O lançamento de dezenas de candidaturas indígenas no Brasil nas eleições de 2022 faz parte de um movimento que pretende formar bancadas em defesa da terra e das florestas no Congresso e nos estados brasileiros, explicou à Lusa Sónia Guajajara.
"O que fez aumentar essa participação indígena na política brasileira em 2022 foi uma decisão do próprio movimento indígena e um chamado da Articulação dos Povos Indígenas do Brasil (APIB) para essa disputa eleitoral entendendo que é importante ter uma representatividade indígena nos espaços de decisão", disse Guajajara, líder indígena e candidata a uma vaga na câmara baixa do Parlamento brasileiro.
"O Congresso Nacional é o espaço que toma todas as decisões sobre os direitos. Seja para ter direitos ou para retirar direitos, então nós entendemos que era hora de aumentar a representatividade no Congresso e também garantir representatividade nas Assembleias legislativas" dos estados, acrescentou a ativista, escolhida entre 100 personalidades mais influentes do mundo pela revista norte-americana Time em maio passado.
Ao longo de sua história republicana, o Brasil teve apenas dois parlamentares indígenas: Mário Juruna, eleito na década de 1980 quando o país fazia a transição da ditadura militar (1964-1985) para a democracia e a deputada federal Joenia Wapichana, eleita em 2018.
Segundo o Tribunal Superior Eleitoral (TSE) 186 candidatos se autodeclaram indígenas no país neste ano, o maior número registado desde 2014 quando a justiça eleitoral passou a coletar este dado e contabilizou 84 candidaturas indígenas. Em 2018, o número subiu para 134.
Dados do TSE indicam que 176 candidatos indígenas disputam cargos legislativos: 59 tentam uma das 513 cadeiras da Câmara dos Deputados e 4 buscam ocupar uma das 27 cadeiras que serão renovadas no Senado.
Outros 113 candidatos indígenas buscam eleição para as Assembleias legislativas dos 27 estados brasileiros.
A eleição parlamentar no Brasil ocorrerá na primeira volta do pleito, em 02 de outubro.

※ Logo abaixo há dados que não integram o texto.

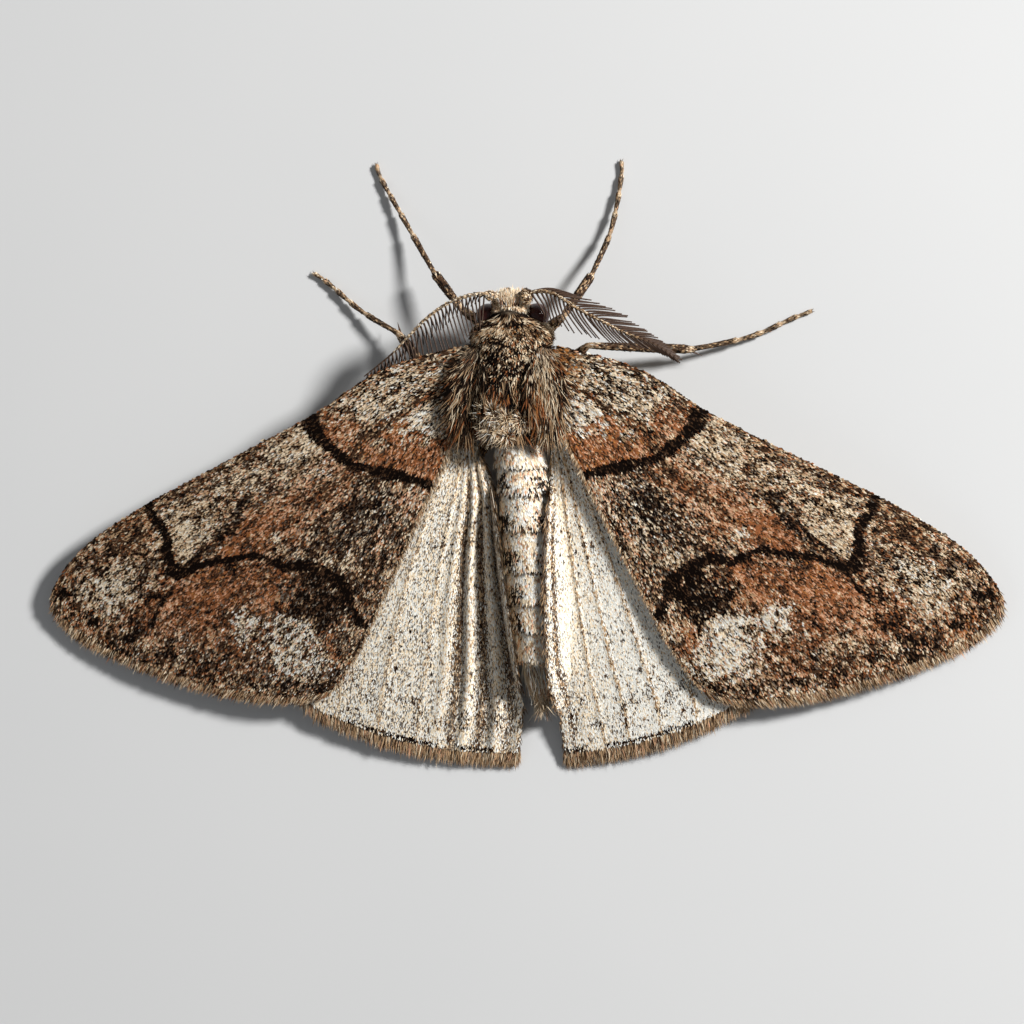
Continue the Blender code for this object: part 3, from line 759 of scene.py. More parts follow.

A ativista e técnica de enfermagem Vanda Witoto, que se destacou durante a pandemia quando se tornou um símbolo da luta contra a covid-19 em Manaus, capital do Amazonas e uma áreas mais devastadas pela pandemia no Brasil, considerou que o país experimentará um momento muito importante com a maior participação das mulheres indígenas em espaços políticos.
"Historicamente os nossos povos eram tutelados pelo Estado, por nos julgarem incapazes de cuidar do nosso território, dos nossos direitos e de nós mesmos, hoje vemos um protagonismo destas mulheres na frente da luta em defesa dos nossos povos", salientou Vanda Witoto.
À Lusa, a candidata indígena, que disputa uma vaga na Câmara dos Deputados pela Rede Sustentabilidade no estado do Amazonas, explicou que entrou na política porque a sua geração teve acesso à educação e as universidades onde indígenas se formaram "para questionar o Estado brasileiro e a violência reproduzida sobre os povos originários."
"Venho desse processo de formação de mulheres conscientes do seu papel na sociedade e, desde 2019, a partir de uma eleição do meu povo no meu território, no rio Solimões, no estado do Amazonas, onde fui eleita articuladora da organização do meu povo, articuladora política para reivindicar direitos para os povos originário em todo o Brasil", acrescentou.
Já Sónia Guajajara, que atua na APIB e no Partido Socialismo e Liberdade (Psol) onde disputou a vice-presidência em 2018, explicou, que disputará um mandato no Congresso para combater os "ataques que nós, povos indígenas, vivemos sofrendo ao longo dos anos e que piorou muito no Governo [do Presidente, Jair] Bolsonaro."
"A demarcação de terras continua sendo a bandeira prioritária dos povos e do movimento indígena no Brasil. A proteção ambiental, considerando terra, a água e as florestas como um todo e a luta pela igualdade de participação das mulheres na política", acrescentou.
Crítica de Bolsonaro, Sónia Guajajara avaliou ao comentar o cenário eleitoral da dsiputa presidencial brasileira que uma reeleição do atual Presidente brasileiro em outubro significará uma "tragédia mundial" por considerar que "Bolsonaro trabalha para legalizar a destruição na Amazónia."
"Será de facto uma verdadeira tragédia mundial, ruim não só para a Amazónia porque Bolsonaro articula para destruir todos os biomas brasileiros", concluiu a candidata do Psol, que faz oposição ao atual Governo numa coligação liderada pelo candidato presidencial e líder das sondagens Luiz Inácio Lula da Silva, do Partido dos Trabalhadores (PT).